-------- Dataset records
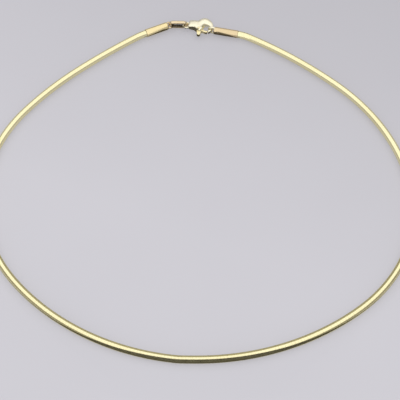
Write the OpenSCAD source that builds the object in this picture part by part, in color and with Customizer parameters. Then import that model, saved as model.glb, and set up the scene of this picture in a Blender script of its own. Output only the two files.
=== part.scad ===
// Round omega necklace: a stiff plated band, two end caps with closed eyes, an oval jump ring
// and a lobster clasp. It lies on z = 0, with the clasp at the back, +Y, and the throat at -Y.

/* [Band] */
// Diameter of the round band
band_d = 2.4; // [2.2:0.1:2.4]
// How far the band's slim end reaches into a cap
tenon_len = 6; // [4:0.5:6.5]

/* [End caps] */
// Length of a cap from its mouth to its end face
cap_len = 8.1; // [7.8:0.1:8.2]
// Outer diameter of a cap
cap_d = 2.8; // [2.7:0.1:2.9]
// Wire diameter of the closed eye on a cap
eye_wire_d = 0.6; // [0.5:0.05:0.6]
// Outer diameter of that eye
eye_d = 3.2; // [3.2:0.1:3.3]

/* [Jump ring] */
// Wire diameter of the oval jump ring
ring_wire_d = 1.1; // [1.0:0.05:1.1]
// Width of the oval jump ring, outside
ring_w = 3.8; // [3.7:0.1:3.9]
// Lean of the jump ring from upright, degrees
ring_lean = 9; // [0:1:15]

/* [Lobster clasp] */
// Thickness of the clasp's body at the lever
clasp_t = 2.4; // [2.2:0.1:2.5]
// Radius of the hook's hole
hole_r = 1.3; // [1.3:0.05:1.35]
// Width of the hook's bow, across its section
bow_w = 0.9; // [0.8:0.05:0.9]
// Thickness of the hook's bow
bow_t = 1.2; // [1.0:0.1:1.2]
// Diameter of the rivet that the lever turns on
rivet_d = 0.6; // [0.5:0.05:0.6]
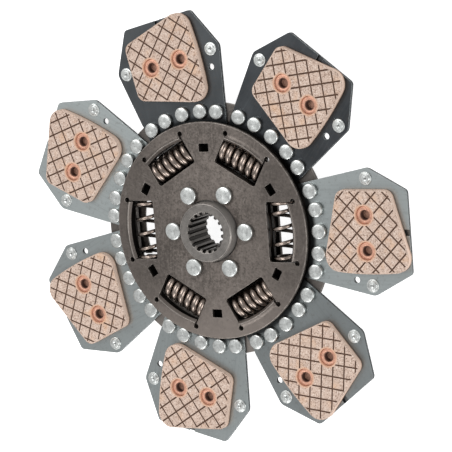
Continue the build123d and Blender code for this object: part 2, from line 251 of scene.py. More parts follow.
----------------
Reproduce the records above exactly.

**Answer for the task:**
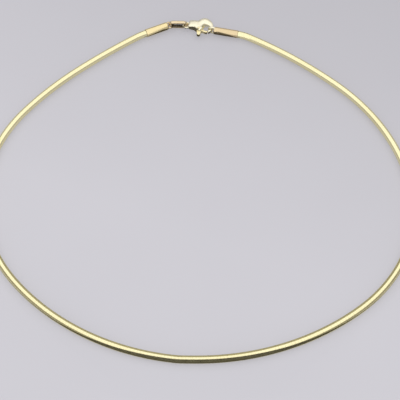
Write the OpenSCAD source that builds the object in this picture part by part, in color and with Customizer parameters. Then import that model, saved as model.glb, and set up the scene of this picture in a Blender script of its own. Output only the two files.
=== part.scad ===
// Round omega necklace: a stiff plated band, two end caps with closed eyes, an oval jump ring
// and a lobster clasp. It lies on z = 0, with the clasp at the back, +Y, and the throat at -Y.

/* [Band] */
// Diameter of the round band
band_d = 2.4; // [2.2:0.1:2.4]
// How far the band's slim end reaches into a cap
tenon_len = 6; // [4:0.5:6.5]

/* [End caps] */
// Length of a cap from its mouth to its end face
cap_len = 8.1; // [7.8:0.1:8.2]
// Outer diameter of a cap
cap_d = 2.8; // [2.7:0.1:2.9]
// Wire diameter of the closed eye on a cap
eye_wire_d = 0.6; // [0.5:0.05:0.6]
// Outer diameter of that eye
eye_d = 3.2; // [3.2:0.1:3.3]

/* [Jump ring] */
// Wire diameter of the oval jump ring
ring_wire_d = 1.1; // [1.0:0.05:1.1]
// Width of the oval jump ring, outside
ring_w = 3.8; // [3.7:0.1:3.9]
// Lean of the jump ring from upright, degrees
ring_lean = 9; // [0:1:15]

/* [Lobster clasp] */
// Thickness of the clasp's body at the lever
clasp_t = 2.4; // [2.2:0.1:2.5]
// Radius of the hook's hole
hole_r = 1.3; // [1.3:0.05:1.35]
// Width of the hook's bow, across its section
bow_w = 0.9; // [0.8:0.05:0.9]
// Thickness of the hook's bow
bow_t = 1.2; // [1.0:0.1:1.2]
// Diameter of the rivet that the lever turns on
rivet_d = 0.6; // [0.5:0.05:0.6]
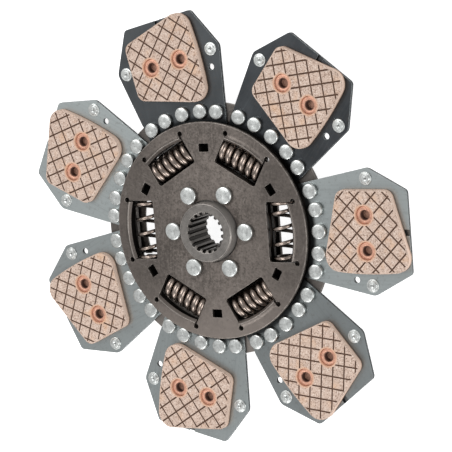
Continue the build123d and Blender code for this object: part 2, from line 251 of scene.py. More parts follow.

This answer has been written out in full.